* _What the exercise asks_: Can you quote the records below in full, word for word?

_____

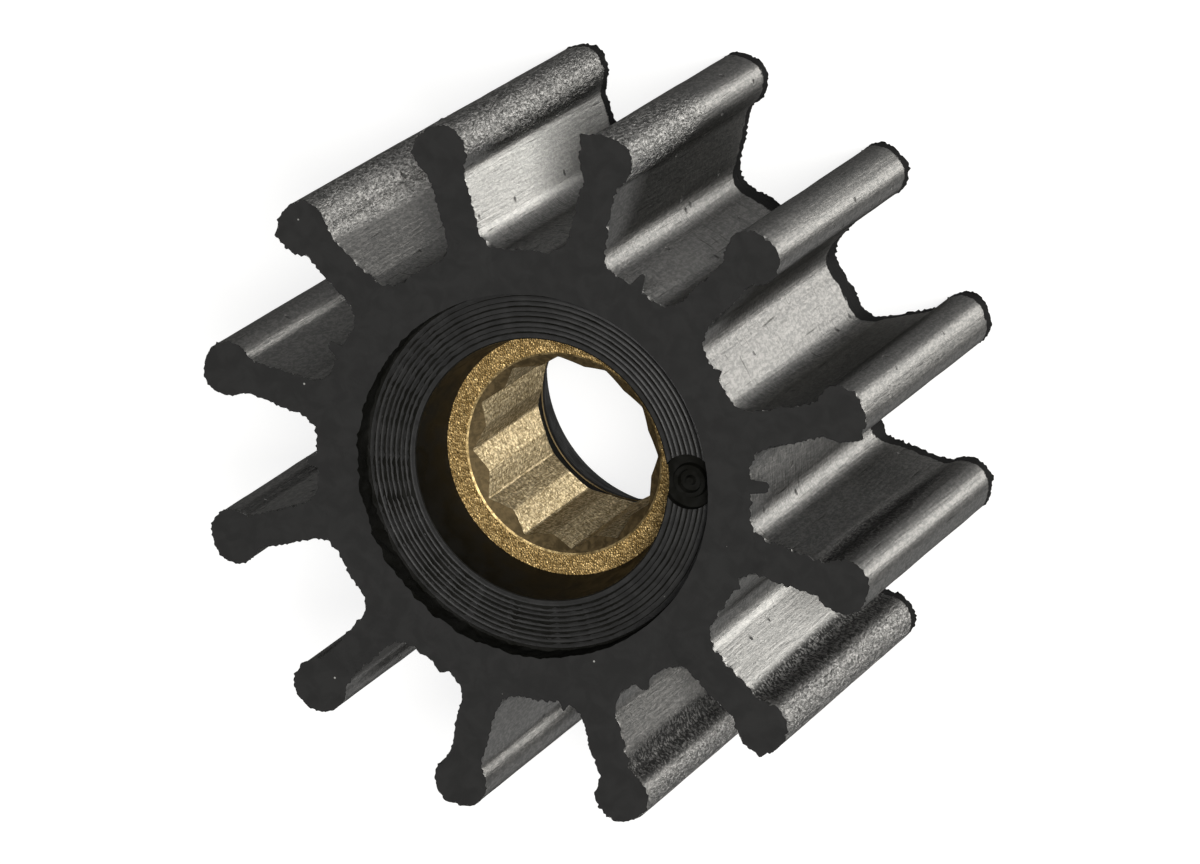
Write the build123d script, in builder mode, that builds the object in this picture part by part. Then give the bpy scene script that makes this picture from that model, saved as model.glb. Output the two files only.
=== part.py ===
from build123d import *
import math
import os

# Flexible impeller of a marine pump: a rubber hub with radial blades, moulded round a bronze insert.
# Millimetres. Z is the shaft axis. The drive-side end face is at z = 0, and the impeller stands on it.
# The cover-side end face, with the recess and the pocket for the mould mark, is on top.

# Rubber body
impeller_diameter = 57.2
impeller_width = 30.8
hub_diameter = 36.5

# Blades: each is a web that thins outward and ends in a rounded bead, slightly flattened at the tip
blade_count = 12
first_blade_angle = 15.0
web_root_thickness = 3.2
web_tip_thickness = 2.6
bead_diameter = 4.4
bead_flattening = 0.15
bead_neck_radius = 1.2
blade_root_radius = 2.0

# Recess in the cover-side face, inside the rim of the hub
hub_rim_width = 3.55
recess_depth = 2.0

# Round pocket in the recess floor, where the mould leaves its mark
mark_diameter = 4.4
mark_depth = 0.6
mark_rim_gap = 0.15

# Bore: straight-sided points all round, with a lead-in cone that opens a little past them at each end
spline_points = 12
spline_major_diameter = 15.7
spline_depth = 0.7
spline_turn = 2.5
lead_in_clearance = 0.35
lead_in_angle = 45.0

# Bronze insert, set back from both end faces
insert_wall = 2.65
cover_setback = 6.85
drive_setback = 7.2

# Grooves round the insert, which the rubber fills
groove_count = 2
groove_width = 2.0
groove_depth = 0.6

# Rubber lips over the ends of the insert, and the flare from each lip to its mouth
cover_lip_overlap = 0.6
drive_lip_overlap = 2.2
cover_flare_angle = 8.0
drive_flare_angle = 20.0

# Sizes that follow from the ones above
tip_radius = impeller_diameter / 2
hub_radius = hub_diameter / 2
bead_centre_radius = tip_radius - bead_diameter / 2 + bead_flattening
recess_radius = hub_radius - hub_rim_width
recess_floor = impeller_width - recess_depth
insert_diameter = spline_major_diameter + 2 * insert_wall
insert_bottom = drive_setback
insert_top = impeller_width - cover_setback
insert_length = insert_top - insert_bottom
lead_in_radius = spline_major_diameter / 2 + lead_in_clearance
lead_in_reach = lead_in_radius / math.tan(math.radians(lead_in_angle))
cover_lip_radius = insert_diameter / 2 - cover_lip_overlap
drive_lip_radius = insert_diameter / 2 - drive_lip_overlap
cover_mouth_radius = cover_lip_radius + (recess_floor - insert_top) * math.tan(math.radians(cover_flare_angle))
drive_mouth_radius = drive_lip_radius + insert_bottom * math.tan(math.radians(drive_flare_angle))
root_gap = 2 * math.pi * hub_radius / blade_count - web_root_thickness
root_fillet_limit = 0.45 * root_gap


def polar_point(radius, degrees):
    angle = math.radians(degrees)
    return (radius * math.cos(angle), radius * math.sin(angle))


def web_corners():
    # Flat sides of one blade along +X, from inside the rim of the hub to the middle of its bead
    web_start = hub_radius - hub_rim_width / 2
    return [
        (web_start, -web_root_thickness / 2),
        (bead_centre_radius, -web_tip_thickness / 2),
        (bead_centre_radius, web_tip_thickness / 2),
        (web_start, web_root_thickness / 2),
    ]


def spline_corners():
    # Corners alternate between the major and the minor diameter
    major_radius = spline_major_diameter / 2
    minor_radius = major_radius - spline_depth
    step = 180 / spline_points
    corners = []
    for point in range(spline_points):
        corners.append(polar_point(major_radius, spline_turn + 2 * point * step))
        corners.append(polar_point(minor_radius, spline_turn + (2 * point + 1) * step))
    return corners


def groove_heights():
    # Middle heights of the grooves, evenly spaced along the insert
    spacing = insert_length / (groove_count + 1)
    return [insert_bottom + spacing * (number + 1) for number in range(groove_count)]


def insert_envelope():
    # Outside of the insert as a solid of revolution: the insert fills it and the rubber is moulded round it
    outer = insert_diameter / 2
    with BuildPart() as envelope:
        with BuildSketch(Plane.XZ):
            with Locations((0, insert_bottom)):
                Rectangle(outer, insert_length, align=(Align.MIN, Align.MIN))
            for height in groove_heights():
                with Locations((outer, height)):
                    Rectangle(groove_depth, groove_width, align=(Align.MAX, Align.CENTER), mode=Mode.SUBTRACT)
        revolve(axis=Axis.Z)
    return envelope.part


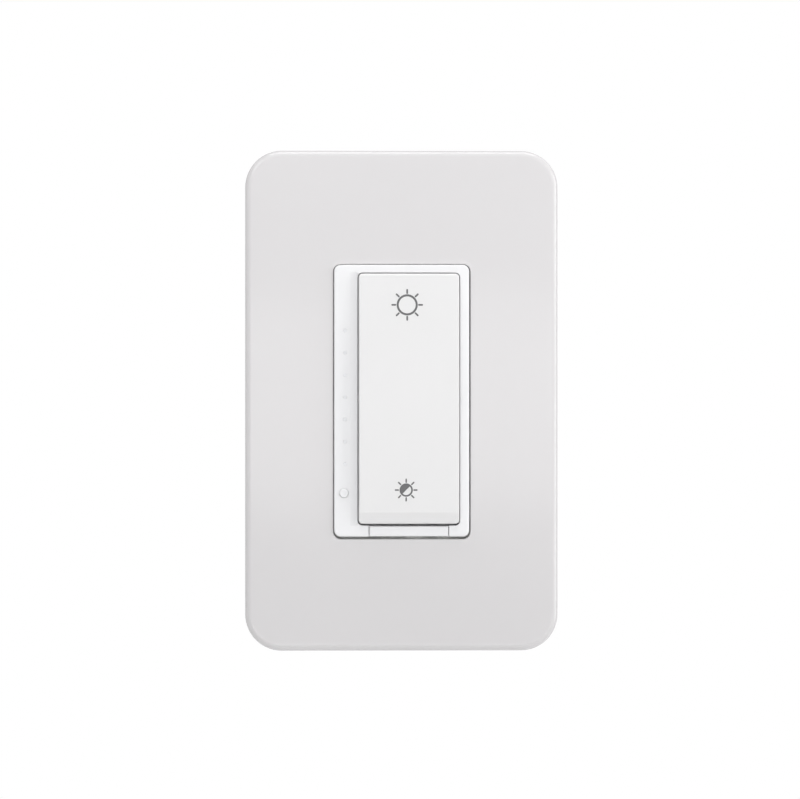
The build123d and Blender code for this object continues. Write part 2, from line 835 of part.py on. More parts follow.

_____

* _Answer to this exercise_:
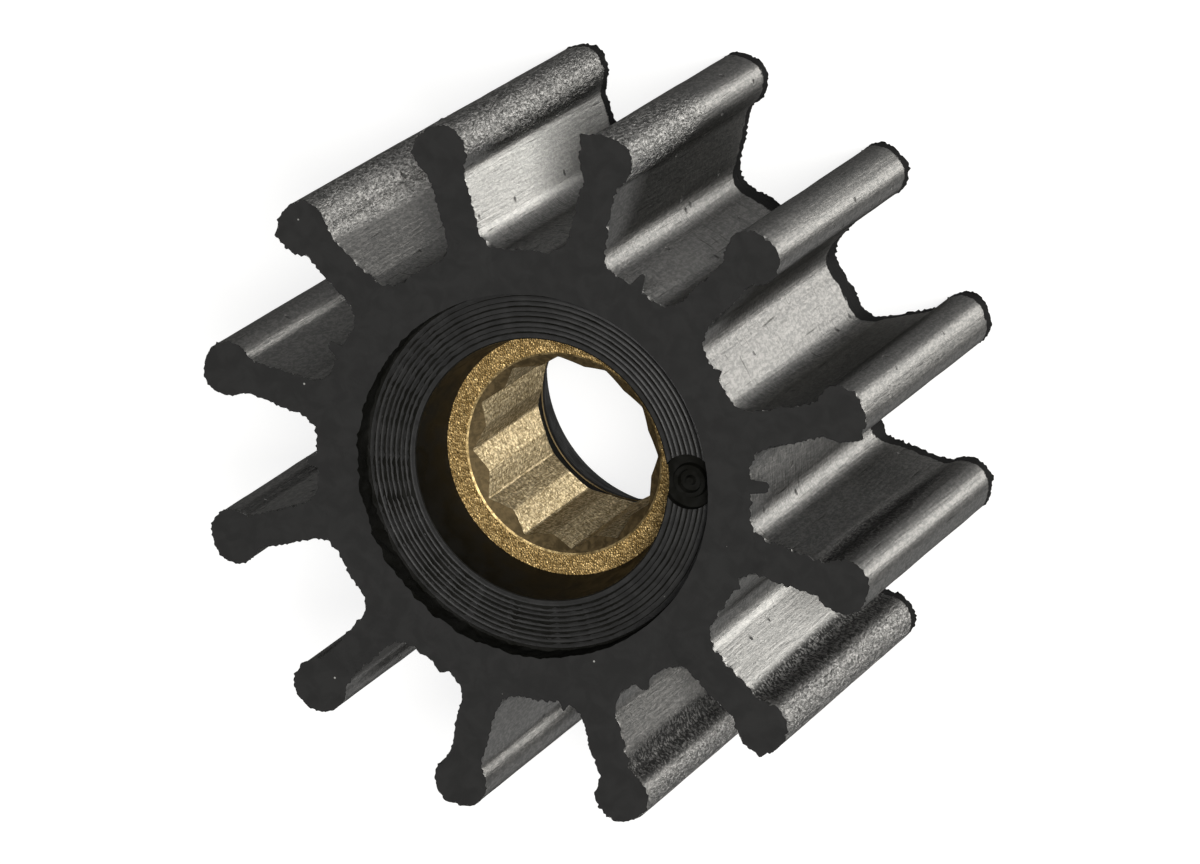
Write the build123d script, in builder mode, that builds the object in this picture part by part. Then give the bpy scene script that makes this picture from that model, saved as model.glb. Output the two files only.
=== part.py ===
from build123d import *
import math
import os

# Flexible impeller of a marine pump: a rubber hub with radial blades, moulded round a bronze insert.
# Millimetres. Z is the shaft axis. The drive-side end face is at z = 0, and the impeller stands on it.
# The cover-side end face, with the recess and the pocket for the mould mark, is on top.

# Rubber body
impeller_diameter = 57.2
impeller_width = 30.8
hub_diameter = 36.5

# Blades: each is a web that thins outward and ends in a rounded bead, slightly flattened at the tip
blade_count = 12
first_blade_angle = 15.0
web_root_thickness = 3.2
web_tip_thickness = 2.6
bead_diameter = 4.4
bead_flattening = 0.15
bead_neck_radius = 1.2
blade_root_radius = 2.0

# Recess in the cover-side face, inside the rim of the hub
hub_rim_width = 3.55
recess_depth = 2.0

# Round pocket in the recess floor, where the mould leaves its mark
mark_diameter = 4.4
mark_depth = 0.6
mark_rim_gap = 0.15

# Bore: straight-sided points all round, with a lead-in cone that opens a little past them at each end
spline_points = 12
spline_major_diameter = 15.7
spline_depth = 0.7
spline_turn = 2.5
lead_in_clearance = 0.35
lead_in_angle = 45.0

# Bronze insert, set back from both end faces
insert_wall = 2.65
cover_setback = 6.85
drive_setback = 7.2

# Grooves round the insert, which the rubber fills
groove_count = 2
groove_width = 2.0
groove_depth = 0.6

# Rubber lips over the ends of the insert, and the flare from each lip to its mouth
cover_lip_overlap = 0.6
drive_lip_overlap = 2.2
cover_flare_angle = 8.0
drive_flare_angle = 20.0

# Sizes that follow from the ones above
tip_radius = impeller_diameter / 2
hub_radius = hub_diameter / 2
bead_centre_radius = tip_radius - bead_diameter / 2 + bead_flattening
recess_radius = hub_radius - hub_rim_width
recess_floor = impeller_width - recess_depth
insert_diameter = spline_major_diameter + 2 * insert_wall
insert_bottom = drive_setback
insert_top = impeller_width - cover_setback
insert_length = insert_top - insert_bottom
lead_in_radius = spline_major_diameter / 2 + lead_in_clearance
lead_in_reach = lead_in_radius / math.tan(math.radians(lead_in_angle))
cover_lip_radius = insert_diameter / 2 - cover_lip_overlap
drive_lip_radius = insert_diameter / 2 - drive_lip_overlap
cover_mouth_radius = cover_lip_radius + (recess_floor - insert_top) * math.tan(math.radians(cover_flare_angle))
drive_mouth_radius = drive_lip_radius + insert_bottom * math.tan(math.radians(drive_flare_angle))
root_gap = 2 * math.pi * hub_radius / blade_count - web_root_thickness
root_fillet_limit = 0.45 * root_gap


def polar_point(radius, degrees):
    angle = math.radians(degrees)
    return (radius * math.cos(angle), radius * math.sin(angle))


def web_corners():
    # Flat sides of one blade along +X, from inside the rim of the hub to the middle of its bead
    web_start = hub_radius - hub_rim_width / 2
    return [
        (web_start, -web_root_thickness / 2),
        (bead_centre_radius, -web_tip_thickness / 2),
        (bead_centre_radius, web_tip_thickness / 2),
        (web_start, web_root_thickness / 2),
    ]


def spline_corners():
    # Corners alternate between the major and the minor diameter
    major_radius = spline_major_diameter / 2
    minor_radius = major_radius - spline_depth
    step = 180 / spline_points
    corners = []
    for point in range(spline_points):
        corners.append(polar_point(major_radius, spline_turn + 2 * point * step))
        corners.append(polar_point(minor_radius, spline_turn + (2 * point + 1) * step))
    return corners


def groove_heights():
    # Middle heights of the grooves, evenly spaced along the insert
    spacing = insert_length / (groove_count + 1)
    return [insert_bottom + spacing * (number + 1) for number in range(groove_count)]


def insert_envelope():
    # Outside of the insert as a solid of revolution: the insert fills it and the rubber is moulded round it
    outer = insert_diameter / 2
    with BuildPart() as envelope:
        with BuildSketch(Plane.XZ):
            with Locations((0, insert_bottom)):
                Rectangle(outer, insert_length, align=(Align.MIN, Align.MIN))
            for height in groove_heights():
                with Locations((outer, height)):
                    Rectangle(groove_depth, groove_width, align=(Align.MAX, Align.CENTER), mode=Mode.SUBTRACT)
        revolve(axis=Axis.Z)
    return envelope.part


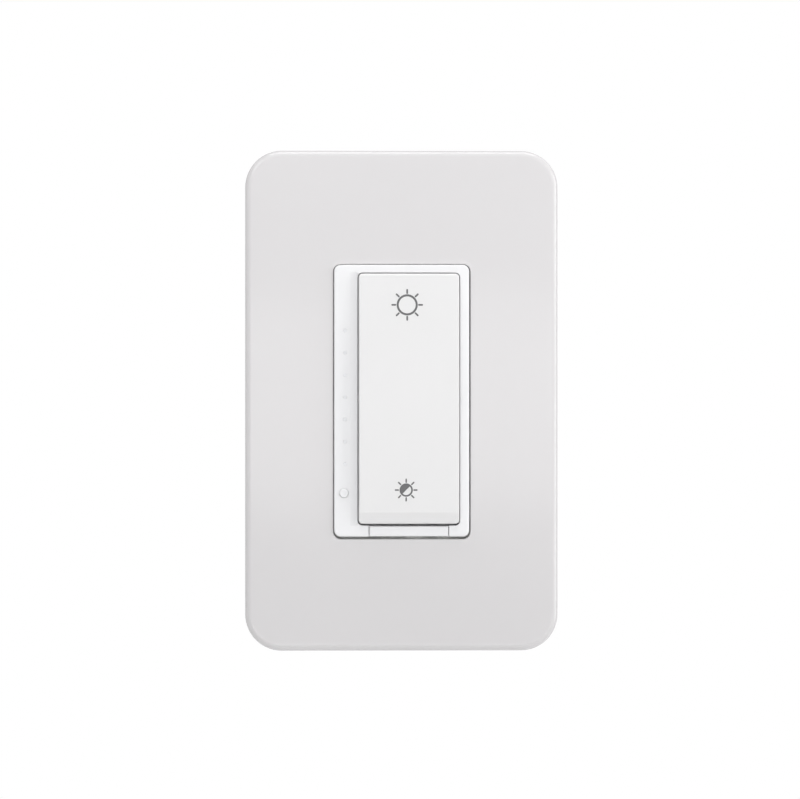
The build123d and Blender code for this object continues. Write part 2, from line 835 of part.py on. More parts follow.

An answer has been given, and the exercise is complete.